BROTHERS: We once more turn your eyes to your representation of the warlike appearances in your country; and, to give you complete satisfaction on this point, we now assure you, that, as soon as our councils at this place are ended, we will send a messenger on horseback to the Great Chief of the United States, to desire him to renew and strongly repeat his orders to his head warrior, not only to abstain from all hostilities against you, but to remain quietly at his posts, until the event of the treaty shall be known. (A white belt of seven rows, and twenty-six strings of wampum, nearly all white, annexed.)

The foregoing speech, having been interpreted by Mr. Dean in the Oneida tongue, was interpreted by Captain Brandt's nephew, into the Shawanese language, and from that, by another interpreter, into the language of the Chippewa nation; after which, the Shawanese chief (called Cat's Eyes) thus addressed the commissioners:

BROTHERS, THE BOSTONIANS, ATTEND: We have heard your words. Our Fathers, the English people, have also heard them. We thank God that you have been preserved in peace, and that we bring our pipes together. The people of all the different nations here salute you. They rejoice to hear your words. It gives us great satisfaction that our Fathers, the English, have heard them also.

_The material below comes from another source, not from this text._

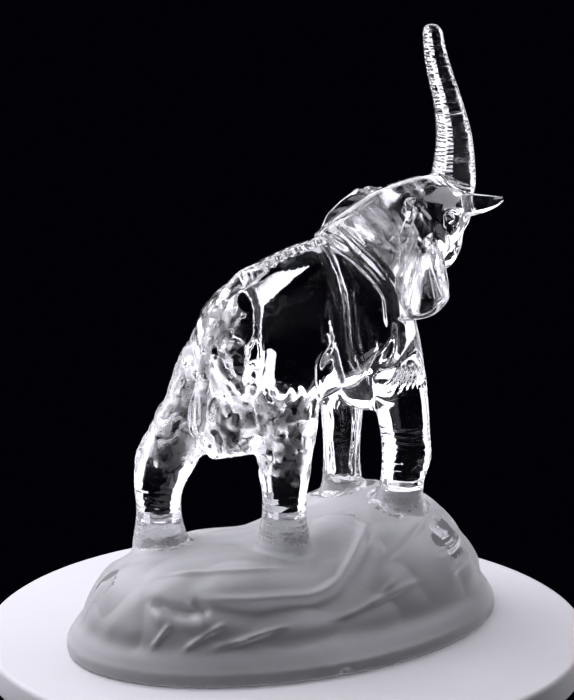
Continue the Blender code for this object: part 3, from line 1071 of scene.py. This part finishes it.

We shall, for the present, take up our pipes, and retire to our encampments, where we shall deliberately consider your speech, and return you an answer to-morrow.

NIAGARA, 9th July, 1793. In council, present as yesterday.

Captain Brandt arose, with the belt and strings which were yesterday delivered by the commissioners, and, addressing himself to the English and Americans, said:

BROTHERS: We are glad the Great Spirit has preserved us in peace, to meet together this day.

BROTHERS OF THE UNITED STATES: Yesterday you made an answer to the message delivered you by us, from the great council at Miami, in the two particulars which we had stated to you.

BROTHERS: You may depend on it, we fully understood your speech. We shall take with us your belt and strings, and repeat it to the chiefs at the great council at Miami.—(Laid down the strings and belt, and took up a white belt.)